Scripts that build objects
• • • • •

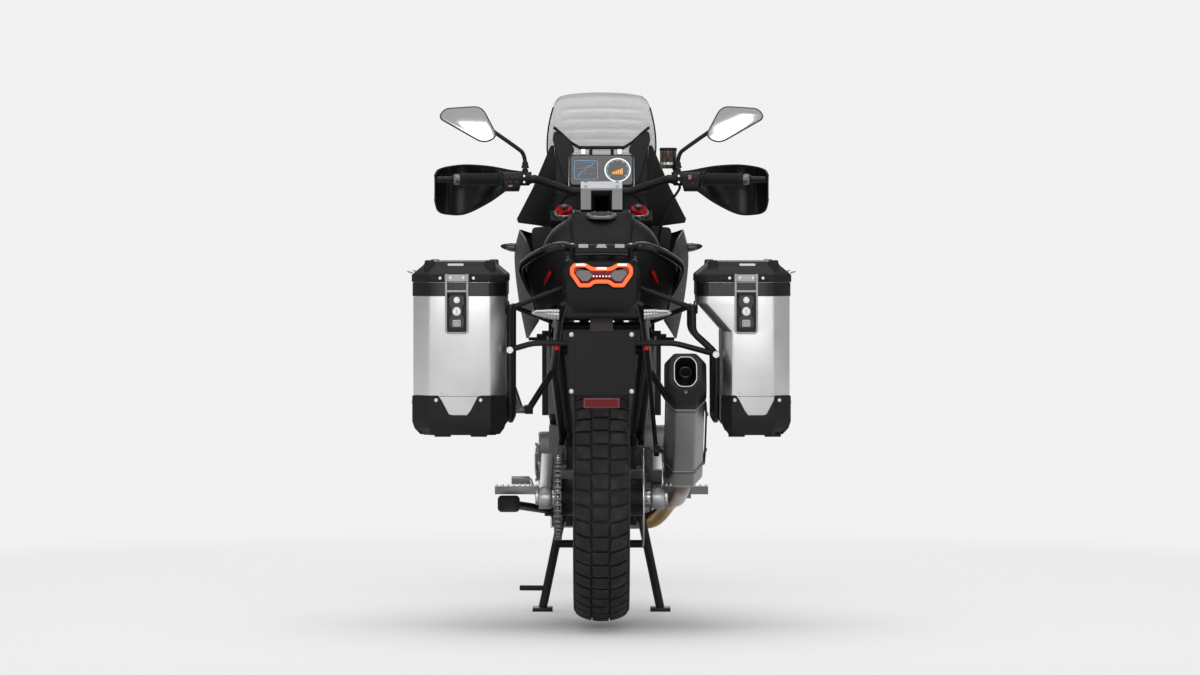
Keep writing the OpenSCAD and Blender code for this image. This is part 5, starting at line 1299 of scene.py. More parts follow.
@dataclass
class Pannier(Assembly):
    """An aluminium pannier with its lid, caps, band and lock.

    Attributes:
        left: Whether it is the left one.
        x0: Inner face.
        width: Width across the machine.
        back: Y of its rear face.
        length: Length along the machine.
        low: Height of the bottom.
        split: Height where the lid starts.
        top: Height of the lid's top.
        cut: How far the lower inner wall stands out, past the silencer.
        corner: Size of the chamfered upright corners.
        wall: Thickness of the sheet.
    """

    left: bool = True
    x0: float = 256.0
    width: float = 244.0
    back: float = -960.0
    length: float = 480.0
    low: float = 524.0
    split: float = 928.0
    top: float = 984.0
    cut: float = 0.0
    corner: float = 43.0
    wall: float = 2.5

    def side(self, shape: Shape) -> Shape:
        """The shape as it is for the right pannier, mirrored for the left one."""
        return shape.mirrored() if self.left else shape

    def title(self, part: str) -> str:
        """Name of a piece of this pannier."""
        return ("left_" if self.left else "right_") + part

    def inner_x(self, z: Array | float) -> Array:
        """The inner wall's X at a height: straight, then slanting between two heights, then straight."""
        return self.x0 + self.cut * np.clip((872 - np.asarray(z, float)) / 75, 0, 1)

    def ring(self, z: float, inset_by: float = 0.0, corner: float | None = None) -> Array:
        """The outline at a height: a rectangle with four chamfered corners, slightly rounded.

        Args:
            z: The height.
            inset_by: How far inside the outer face.
            corner: Size of the chamfers, if not the usual one.

        Returns:
            Points of the outline, as X, Y and Z.
        """
        c = self.corner if corner is None else corner
        xi, xo = float(self.inner_x(z)), self.x0 + self.width
        ci = c * (0.9 if not self.cut else 0.55)
        y0, y1 = self.back, self.back + self.length
        p = np.array(
            [
                [xi, y0 + ci], [xi + ci, y0], [xo - c, y0], [xo, y0 + c], [xo, y1 - c], [xo - c, y1],
                [xi + ci, y1], [xi, y1 - ci]
            ]
        )
        p = rounded(inset(p, inset_by), 5, 3)
        return np.column_stack([p, np.full(len(p), z)])

    def shell(self) -> None:
        """The open box of brushed sheet with its folded rim and a bottom drawn in outside."""
        w = self.wall
        zs = [self.low + 12, self.low + 40]
        if self.cut:
            zs += [797.0, 799, 870, 872]
        zs += [self.split - 0.4]
        outer = [
            self.ring(self.low + 0.5, 22), self.ring(self.low + 1.5, 20), self.ring(self.low + 16, 6),
            self.ring(self.low + 34, 0)
        ]
        outer += [self.ring(z) for z in zs[2:]]
        inner = [self.ring(z, w) for z in reversed(zs[2:])] + [
            self.ring(self.low + 34, w), self.ring(self.low + 18, 6 + w), self.ring(self.low + 5, 20)
        ]
        node = "pannier_left" if self.left else "pannier_right"
        self.put(
            self.title("pannier_shell"), self.side(rings(np.stack(outer + inner))), BRUSHED,
            "bare_aluminium", (node,), 20
        )

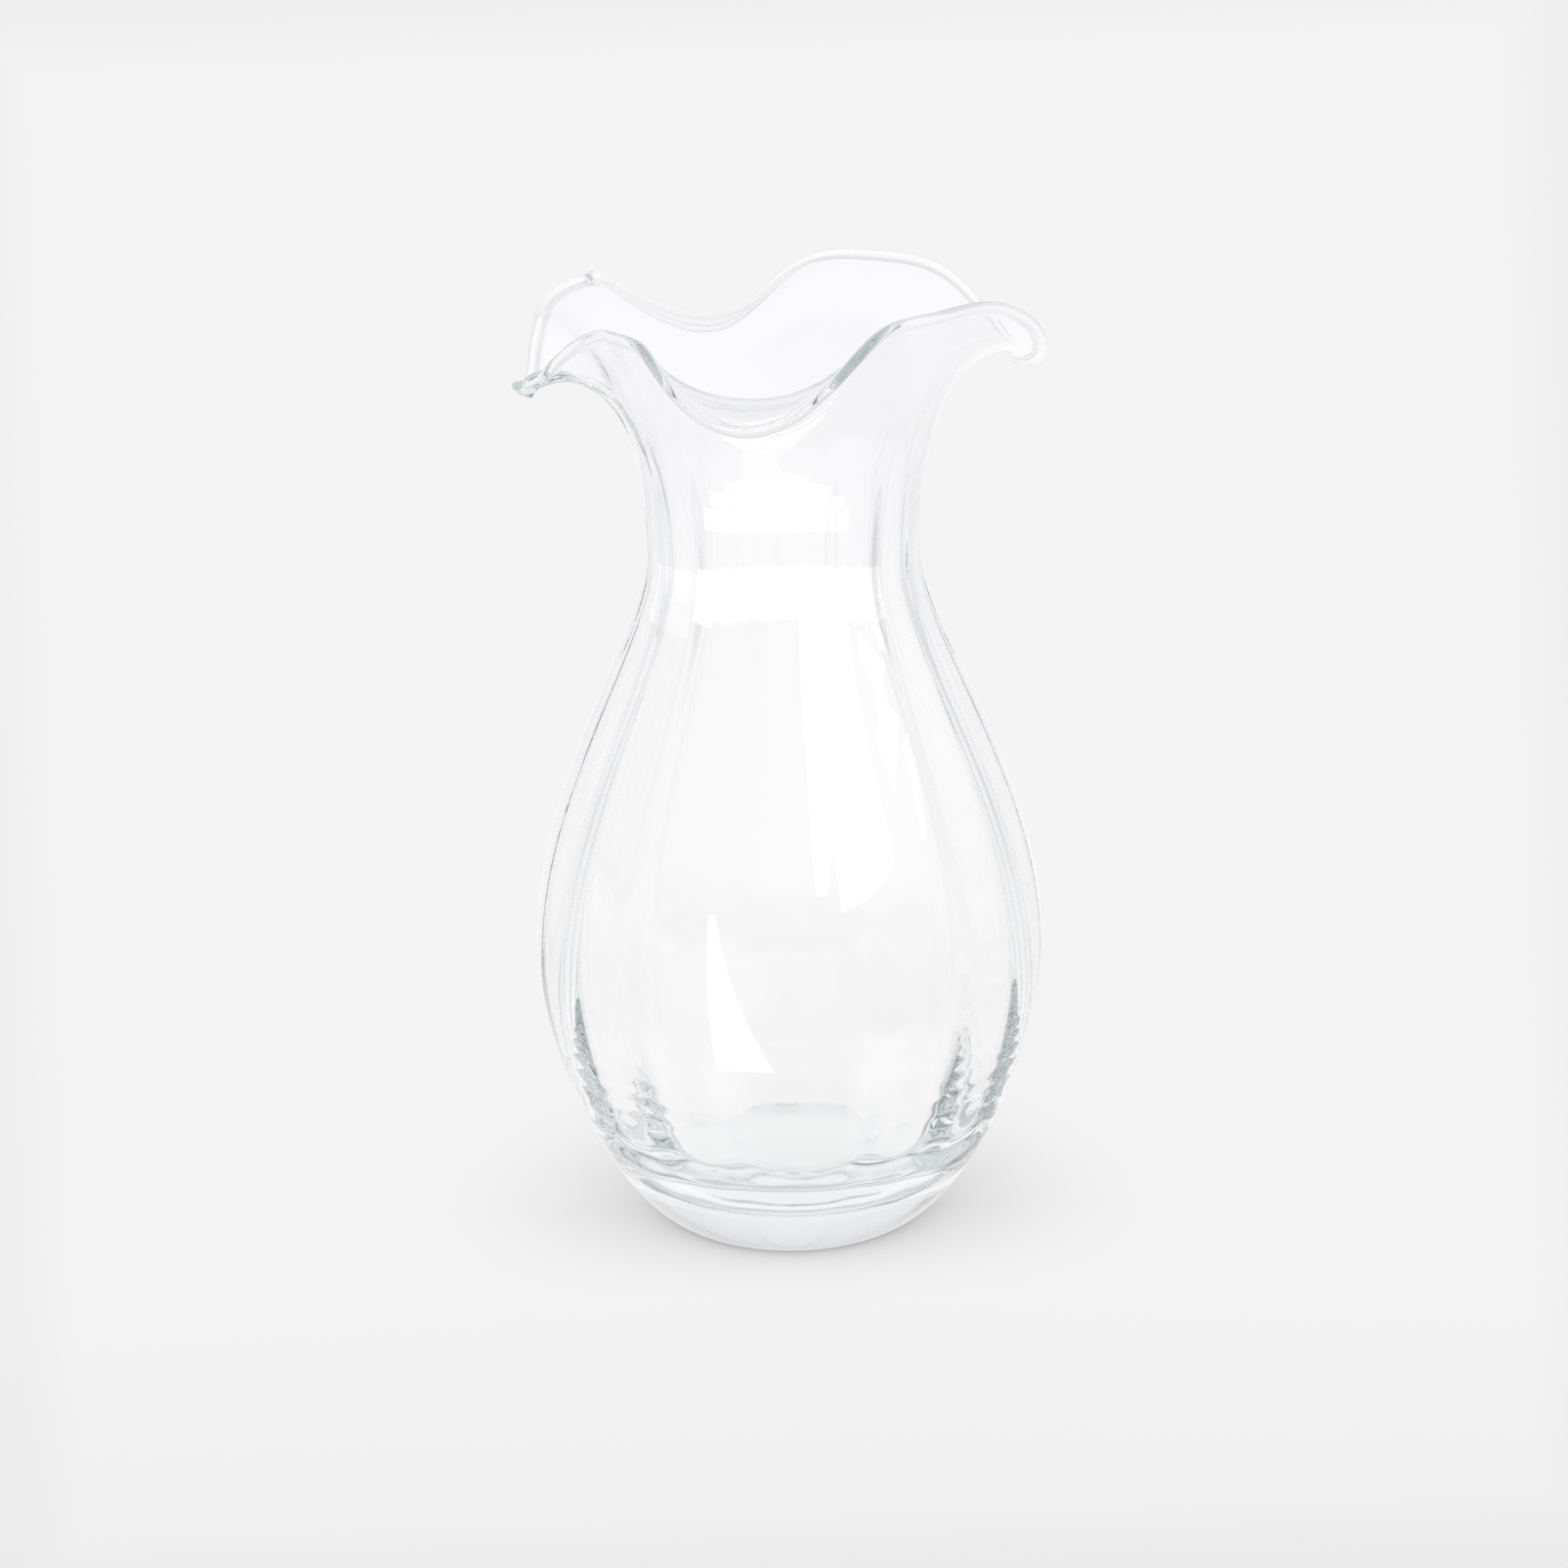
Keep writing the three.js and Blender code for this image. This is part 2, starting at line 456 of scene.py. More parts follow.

• • • • •

- WRITTEN EXERCISE
Scan the material above. Copy each line where "image" occurs.

- TASK OUTPUT
Keep writing the OpenSCAD and Blender code for this image. This is part 5, starting at line 1299 of scene.py. More parts follow.
Keep writing the three.js and Blender code for this image. This is part 2, starting at line 456 of scene.py. More parts follow.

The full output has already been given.